» **TASK BRIEF**
Extract the complete listing and output it unchanged.

— begin —

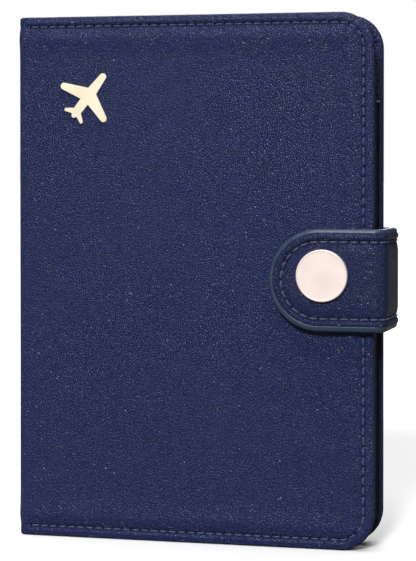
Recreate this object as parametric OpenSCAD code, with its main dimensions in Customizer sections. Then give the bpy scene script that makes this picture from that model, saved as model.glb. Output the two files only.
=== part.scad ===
// Passport holder wallet: a soft-padded leather cover that folds like a book,
// closed by a strap with a press stud.
// The wallet stands on its bottom edge. +X points from the spine to the fore edge,
// the front cover faces -Y and +Z is up. Lengths are in millimetres.

/* [Wallet] */
// Height of the covers
cover_h = 145; // [125:1:170]
// Width of the covers from the spine to the fore edge
cover_w = 101; // [97:1:120]
// Thickness of the closed wallet over both covers
closed_t = 16; // [15.8:0.1:24]
// Radius of the corners at the fore edge
corner_r = 9.5; // [7:0.5:14]
// Outer radius of the leather where it folds round the spine
fold_r = 2.5; // [2:0.1:3.5]

/* [Cover layers] */
// Thickness of the outer leather
skin_t = 0.9; // [0.8:0.1:1.2]
// Thickness of the foam pad under the outer leather
pad_t = 0.5; // [0.3:0.1:0.8]
// Thickness of the stiffening board
board_t = 0.8; // [0.5:0.1:1]
// Thickness of the lining, and of the leather hem beside it
lining_t = 0.4; // [0.3:0.1:0.5]
// Width of the hem that is turned over the edge of the board
hem_w = 2.4; // [1.6:0.1:4]

/* [Stitching] */
// Distance from the edge of the cover to its stitch line
stitch_inset = 2.9; // [2.5:0.1:4]
// Distance from one stitch to the next
stitch_pitch = 2.65; // [2.2:0.05:4]
// Length of one stitch
stitch_len = 1.9; // [1:0.1:2]
// Radius of the thread
thread_r = 0.22; // [0.15:0.01:0.24]

/* [Pockets] */
// Distance from the edge of the cover to the edges of the pockets
pocket_inset = 1.1; // [0.8:0.1:2]
// Free depth of the passport pocket
passport_gap = 4.2; // [3:0.1:4.3]
// Height of the mouth of the passport pocket
passport_mouth = 122; // [100:1:124]
// Thickness of the pocket leather
pocket_t = 0.5; // [0.4:0.1:0.6]
// Radius of the thumb notch in the mouth of the passport pocket
notch_r = 9; // [6:0.5:12]
// Height of the mouth of the lowest card slot
slot_mouth = 54; // [50:1:60]
// Rise from one slot mouth to the next
slot_step = 11; // [8:0.5:11]

/* [Strap] */
// Width of the strap
strap_w = 27.6; // [24:0.2:32]
// Thickness of the strap
strap_t = 2.2; // [2:0.1:2.4]
// Height of the centre line of the strap
strap_z = 72.9; // [60:0.1:90]
// Reach of the strap over the front cover, from the fore edge to the round tip
tongue_len = 28.2; // [26:0.2:36]
// Reach of the sewn end of the strap over the back cover
root_len = 27; // [20:1:45]
// Space between the strap and the front cover
strap_lift = 1.6; // [1.6:0.1:2.4]
// Space between the strap and the fore edge
strap_side = 1.5; // [1:0.1:3]
// Outer radius of the bends of the strap
strap_r = 3.5; // [3.5:0.1:4]

/* [Press stud] */
// Diameter of the cap
cap_d = 14; // [12.5:0.1:15]
// Thickness of the cap
cap_t = 1.4; // [1:0.1:2]
// Distance from the fore edge to the centre of the press stud
snap_inset = 13.3; // [12:0.1:16]
// Rise of the press stud above the centre line of the strap
snap_rise = 1.3; // [0:0.1:1.6]

/* [Emblem] */
// Thickness of the metal aeroplane emblem
emblem_t = 0.5; // [0.3:0.1:1]
// Size of the emblem against its drawn size
emblem_scale = 1; // [0.7:0.05:1.2]

/* [Hidden] */
$fn = 64;

navy = "#2c3252";
navy_dark = "#1f2540";
lining_colour = "#3a4163";
edge_blue = "#4d6280";
thread_blue = "#5a6388";
board_colour = "#b8a98c";
foam_colour = "#d8d6cf";
rose_gold = "#e9cdbf";
cream_gold = "#f0dfb8";
steel = "#b9b6b0";
film_colour = "#dfe8ee";

// small clearance between layers whose curved edges would otherwise coincide
ease = 0.1;
// how far a cutter runs past the face that it cuts
past = 1;

cover_t = skin_t + pad_t + board_t + lining_t;
strap_out = strap_side + strap_t;
front_out = strap_lift + strap_t + cap_t;
cover_x0 = -(cover_w + strap_out) / 2;
cover_x1 = cover_x0 + cover_w;
front_y = front_out - (front_out + closed_t + strap_t) / 2;
back_y = front_y + closed_t;
panel_x0 = cover_x0 + fold_r;
groove_w = 3 * thread_r;
groove_d = 2 * thread_r + 0.06;

spine_t = skin_t + board_t + lining_t;
pocket_x0 = cover_x0 + 6;
gusset_t = 0.8;
slot_gap = 0.1;
film_t = 0.2;
bartack_r = 0.15;
slot_row_drop = 2;
slot_row_x0 = pocket_x0 + 3;
slot_row_x1 = cover_x1 - pocket_inset - 4;
// depths under a pocket's face of a stitch row's groove and of its thread's middle
row_groove_d = thread_r + 0.1;
row_sink = 0.09;

tongue_x0 = cover_x1 - tongue_len;
bend_x = cover_x1 + strap_side + strap_t - strap_r;
root_x0 = cover_x1 - root_len;
strap_front_y = front_y - strap_lift - strap_t;
strap_back_y = back_y + strap_t;
bead_r = strap_t / 2;
root_corner_r = 6;
face_t = 0.6 * strap_t;
inner_t = strap_t - face_t;
strap_stitch_inset = 3.5;

snap_x = cover_x1 - snap_inset;
snap_z = strap_z + snap_rise;
rim_w = 0.45;
rim_rise = 0.08;
rim_bevel = 0.22;
shank_r = 1.5;
shank_hole_r = 1.6;
socket_r = 5.3;
socket_low = 0.6;
socket_bore_r = 2.5;
socket_plate = 0.3;
spring_low = 0.85;
spring_h = 0.4;
spring_r = 2.75;
spring_bore_r = 1.85;
neck_r = 1.7;
head_r = 2.15;
flange_r = 4.2;
flange_t = 0.3;
post_r = 1.5;
post_tip_r = 0.9;
post_washer_r = 4;
post_washer_t = 0.5;
stud_top = 2;

// ---- helpers ----

// an outline drawn in X and Z, thickened along +Y from y0
module slab(y0, t) {
    translate([0, y0 + t, 0]) rotate([90, 0, 0]) linear_extrude(height = t) children();
}

// a layer of a cover, from depth d under its outer face; side is -1 for the front, 1 for the back
module layer(side, d, t) {
    slab(side < 0 ? front_y + d : back_y - d - t, t) children();
}

// the cover's outline, square at the spine and round at the fore edge
module cover_outline(inset = 0, x0 = panel_x0) {
    r = corner_r - inset;
    x1 = cover_x1 - inset;
    translate([x0, inset]) square([x1 - r - x0, cover_h - 2 * inset]);
    translate([x0, inset + r]) square([x1 - x0, cover_h - 2 * (inset + r)]);
    for (z = [inset + r, cover_h - inset - r]) translate([x1 - r, z]) circle(r);
}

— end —

» **SOLUTION TO THIS TASK**
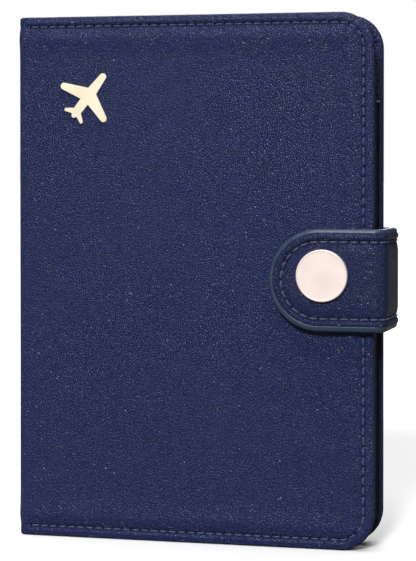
Recreate this object as parametric OpenSCAD code, with its main dimensions in Customizer sections. Then give the bpy scene script that makes this picture from that model, saved as model.glb. Output the two files only.
=== part.scad ===
// Passport holder wallet: a soft-padded leather cover that folds like a book,
// closed by a strap with a press stud.
// The wallet stands on its bottom edge. +X points from the spine to the fore edge,
// the front cover faces -Y and +Z is up. Lengths are in millimetres.

/* [Wallet] */
// Height of the covers
cover_h = 145; // [125:1:170]
// Width of the covers from the spine to the fore edge
cover_w = 101; // [97:1:120]
// Thickness of the closed wallet over both covers
closed_t = 16; // [15.8:0.1:24]
// Radius of the corners at the fore edge
corner_r = 9.5; // [7:0.5:14]
// Outer radius of the leather where it folds round the spine
fold_r = 2.5; // [2:0.1:3.5]

/* [Cover layers] */
// Thickness of the outer leather
skin_t = 0.9; // [0.8:0.1:1.2]
// Thickness of the foam pad under the outer leather
pad_t = 0.5; // [0.3:0.1:0.8]
// Thickness of the stiffening board
board_t = 0.8; // [0.5:0.1:1]
// Thickness of the lining, and of the leather hem beside it
lining_t = 0.4; // [0.3:0.1:0.5]
// Width of the hem that is turned over the edge of the board
hem_w = 2.4; // [1.6:0.1:4]

/* [Stitching] */
// Distance from the edge of the cover to its stitch line
stitch_inset = 2.9; // [2.5:0.1:4]
// Distance from one stitch to the next
stitch_pitch = 2.65; // [2.2:0.05:4]
// Length of one stitch
stitch_len = 1.9; // [1:0.1:2]
// Radius of the thread
thread_r = 0.22; // [0.15:0.01:0.24]

/* [Pockets] */
// Distance from the edge of the cover to the edges of the pockets
pocket_inset = 1.1; // [0.8:0.1:2]
// Free depth of the passport pocket
passport_gap = 4.2; // [3:0.1:4.3]
// Height of the mouth of the passport pocket
passport_mouth = 122; // [100:1:124]
// Thickness of the pocket leather
pocket_t = 0.5; // [0.4:0.1:0.6]
// Radius of the thumb notch in the mouth of the passport pocket
notch_r = 9; // [6:0.5:12]
// Height of the mouth of the lowest card slot
slot_mouth = 54; // [50:1:60]
// Rise from one slot mouth to the next
slot_step = 11; // [8:0.5:11]

/* [Strap] */
// Width of the strap
strap_w = 27.6; // [24:0.2:32]
// Thickness of the strap
strap_t = 2.2; // [2:0.1:2.4]
// Height of the centre line of the strap
strap_z = 72.9; // [60:0.1:90]
// Reach of the strap over the front cover, from the fore edge to the round tip
tongue_len = 28.2; // [26:0.2:36]
// Reach of the sewn end of the strap over the back cover
root_len = 27; // [20:1:45]
// Space between the strap and the front cover
strap_lift = 1.6; // [1.6:0.1:2.4]
// Space between the strap and the fore edge
strap_side = 1.5; // [1:0.1:3]
// Outer radius of the bends of the strap
strap_r = 3.5; // [3.5:0.1:4]

/* [Press stud] */
// Diameter of the cap
cap_d = 14; // [12.5:0.1:15]
// Thickness of the cap
cap_t = 1.4; // [1:0.1:2]
// Distance from the fore edge to the centre of the press stud
snap_inset = 13.3; // [12:0.1:16]
// Rise of the press stud above the centre line of the strap
snap_rise = 1.3; // [0:0.1:1.6]

/* [Emblem] */
// Thickness of the metal aeroplane emblem
emblem_t = 0.5; // [0.3:0.1:1]
// Size of the emblem against its drawn size
emblem_scale = 1; // [0.7:0.05:1.2]

/* [Hidden] */
$fn = 64;

navy = "#2c3252";
navy_dark = "#1f2540";
lining_colour = "#3a4163";
edge_blue = "#4d6280";
thread_blue = "#5a6388";
board_colour = "#b8a98c";
foam_colour = "#d8d6cf";
rose_gold = "#e9cdbf";
cream_gold = "#f0dfb8";
steel = "#b9b6b0";
film_colour = "#dfe8ee";

// small clearance between layers whose curved edges would otherwise coincide
ease = 0.1;
// how far a cutter runs past the face that it cuts
past = 1;

cover_t = skin_t + pad_t + board_t + lining_t;
strap_out = strap_side + strap_t;
front_out = strap_lift + strap_t + cap_t;
cover_x0 = -(cover_w + strap_out) / 2;
cover_x1 = cover_x0 + cover_w;
front_y = front_out - (front_out + closed_t + strap_t) / 2;
back_y = front_y + closed_t;
panel_x0 = cover_x0 + fold_r;
groove_w = 3 * thread_r;
groove_d = 2 * thread_r + 0.06;

spine_t = skin_t + board_t + lining_t;
pocket_x0 = cover_x0 + 6;
gusset_t = 0.8;
slot_gap = 0.1;
film_t = 0.2;
bartack_r = 0.15;
slot_row_drop = 2;
slot_row_x0 = pocket_x0 + 3;
slot_row_x1 = cover_x1 - pocket_inset - 4;
// depths under a pocket's face of a stitch row's groove and of its thread's middle
row_groove_d = thread_r + 0.1;
row_sink = 0.09;

tongue_x0 = cover_x1 - tongue_len;
bend_x = cover_x1 + strap_side + strap_t - strap_r;
root_x0 = cover_x1 - root_len;
strap_front_y = front_y - strap_lift - strap_t;
strap_back_y = back_y + strap_t;
bead_r = strap_t / 2;
root_corner_r = 6;
face_t = 0.6 * strap_t;
inner_t = strap_t - face_t;
strap_stitch_inset = 3.5;

snap_x = cover_x1 - snap_inset;
snap_z = strap_z + snap_rise;
rim_w = 0.45;
rim_rise = 0.08;
rim_bevel = 0.22;
shank_r = 1.5;
shank_hole_r = 1.6;
socket_r = 5.3;
socket_low = 0.6;
socket_bore_r = 2.5;
socket_plate = 0.3;
spring_low = 0.85;
spring_h = 0.4;
spring_r = 2.75;
spring_bore_r = 1.85;
neck_r = 1.7;
head_r = 2.15;
flange_r = 4.2;
flange_t = 0.3;
post_r = 1.5;
post_tip_r = 0.9;
post_washer_r = 4;
post_washer_t = 0.5;
stud_top = 2;

// ---- helpers ----

// an outline drawn in X and Z, thickened along +Y from y0
module slab(y0, t) {
    translate([0, y0 + t, 0]) rotate([90, 0, 0]) linear_extrude(height = t) children();
}

// a layer of a cover, from depth d under its outer face; side is -1 for the front, 1 for the back
module layer(side, d, t) {
    slab(side < 0 ? front_y + d : back_y - d - t, t) children();
}

// the cover's outline, square at the spine and round at the fore edge
module cover_outline(inset = 0, x0 = panel_x0) {
    r = corner_r - inset;
    x1 = cover_x1 - inset;
    translate([x0, inset]) square([x1 - r - x0, cover_h - 2 * inset]);
    translate([x0, inset + r]) square([x1 - x0, cover_h - 2 * (inset + r)]);
    for (z = [inset + r, cover_h - inset - r]) translate([x1 - r, z]) circle(r);
}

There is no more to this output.